- _GIVEN DATA_
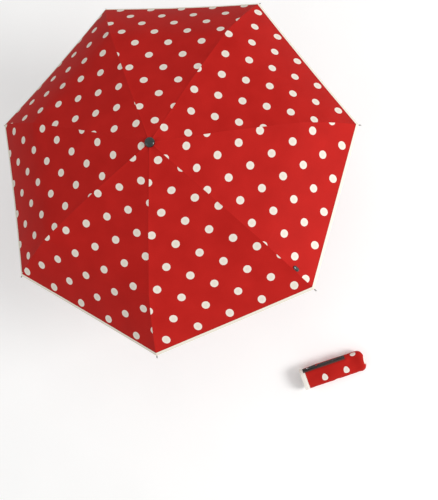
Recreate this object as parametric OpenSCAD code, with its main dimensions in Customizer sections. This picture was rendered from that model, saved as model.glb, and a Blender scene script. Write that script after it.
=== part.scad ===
// Compact folding umbrella with a three-part telescopic shaft, seven folding
// ribs, a polka-dot canopy and a separate zipped sleeve. Millimetres, +Z up
// along the shaft, origin at the centre of the handle's lower end face.

/* [Ribs] */
// Length of the top rib and of the middle rib, pivot to pivot
rib_l = 158; // [130:1:190]
// Straight length of the outer rib, from its pivot to the canopy's corner
outer_l = 164; // [140:1:200]
// Fall of the top rib below level
top_slope = 11; // [6:0.5:14]
// Fall of the middle rib below level
mid_slope = 16; // [12:0.5:20]
// Fall of the outer rib's chord below level
outer_slope = 36; // [30:0.5:42]
// How far the outer rib's slope changes along its curve
outer_bend = 14; // [4:1:20]
// Width of the top rib's channel
rib_w = 2.4; // [2:0.1:2.8]
// Height of the top rib's channel
rib_h = 3.6; // [3:0.1:4]
// Width of the middle rib
mid_w = 1.8; // [1.4:0.1:2]
// Diameter of the outer rib's wire
wire_d = 2.0; // [1.6:0.1:2.4]

/* [Stretchers] */
// Distance along the top rib from its hinge to the stretcher's fork
fork_at = 68; // [56:1:80]
// Length of a stretcher from the runner's wire to its fork
stretcher_l = 77; // [66:1:90]
// From the upper tube's face out to the circle on which the top ribs hinge
crown_hinge_out = 3.5; // [3.2:0.1:5]
// From the upper tube's face out to the circle on which the stretchers hinge
runner_hinge_out = 4.5; // [4.2:0.1:5.5]

/* [Shaft] */
// Outer diameter of the upper tube
upper_d = 10; // [9:0.1:11]
// Wall of every tube
tube_wall = 0.55; // [0.4:0.05:0.7]
// How far one tube stays inside the next when pulled out
tube_lap = 22; // [15:1:30]
// Running clearance on the radius between sliding pieces
slide_gap = 0.05; // [0.02:0.01:0.1]

/* [Handle] */
// Diameter of the handle
handle_d = 38; // [34:1:40]
// Height of the handle
handle_h = 38; // [32:1:40]
// Wall of the handle's shell
handle_wall = 2.6; // [2:0.1:3]
// Width of the wrist strap's webbing
strap_w = 8; // [6:0.5:10]
// Thickness of the webbing
strap_t = 1.3; // [0.8:0.1:2]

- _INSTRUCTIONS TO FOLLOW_
Write out the data exactly as it stands.

- _EXERCISE OUTPUT_
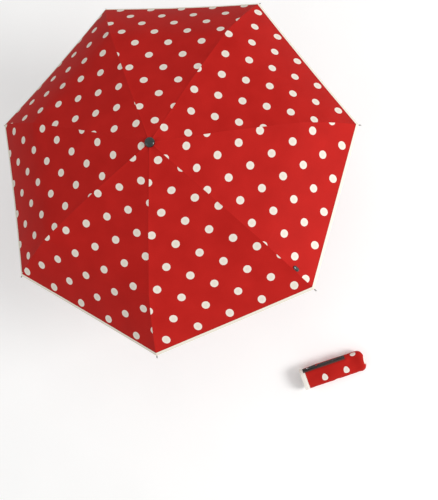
Recreate this object as parametric OpenSCAD code, with its main dimensions in Customizer sections. This picture was rendered from that model, saved as model.glb, and a Blender scene script. Write that script after it.
=== part.scad ===
// Compact folding umbrella with a three-part telescopic shaft, seven folding
// ribs, a polka-dot canopy and a separate zipped sleeve. Millimetres, +Z up
// along the shaft, origin at the centre of the handle's lower end face.

/* [Ribs] */
// Length of the top rib and of the middle rib, pivot to pivot
rib_l = 158; // [130:1:190]
// Straight length of the outer rib, from its pivot to the canopy's corner
outer_l = 164; // [140:1:200]
// Fall of the top rib below level
top_slope = 11; // [6:0.5:14]
// Fall of the middle rib below level
mid_slope = 16; // [12:0.5:20]
// Fall of the outer rib's chord below level
outer_slope = 36; // [30:0.5:42]
// How far the outer rib's slope changes along its curve
outer_bend = 14; // [4:1:20]
// Width of the top rib's channel
rib_w = 2.4; // [2:0.1:2.8]
// Height of the top rib's channel
rib_h = 3.6; // [3:0.1:4]
// Width of the middle rib
mid_w = 1.8; // [1.4:0.1:2]
// Diameter of the outer rib's wire
wire_d = 2.0; // [1.6:0.1:2.4]

/* [Stretchers] */
// Distance along the top rib from its hinge to the stretcher's fork
fork_at = 68; // [56:1:80]
// Length of a stretcher from the runner's wire to its fork
stretcher_l = 77; // [66:1:90]
// From the upper tube's face out to the circle on which the top ribs hinge
crown_hinge_out = 3.5; // [3.2:0.1:5]
// From the upper tube's face out to the circle on which the stretchers hinge
runner_hinge_out = 4.5; // [4.2:0.1:5.5]

/* [Shaft] */
// Outer diameter of the upper tube
upper_d = 10; // [9:0.1:11]
// Wall of every tube
tube_wall = 0.55; // [0.4:0.05:0.7]
// How far one tube stays inside the next when pulled out
tube_lap = 22; // [15:1:30]
// Running clearance on the radius between sliding pieces
slide_gap = 0.05; // [0.02:0.01:0.1]

/* [Handle] */
// Diameter of the handle
handle_d = 38; // [34:1:40]
// Height of the handle
handle_h = 38; // [32:1:40]
// Wall of the handle's shell
handle_wall = 2.6; // [2:0.1:3]
// Width of the wrist strap's webbing
strap_w = 8; // [6:0.5:10]
// Thickness of the webbing
strap_t = 1.3; // [0.8:0.1:2]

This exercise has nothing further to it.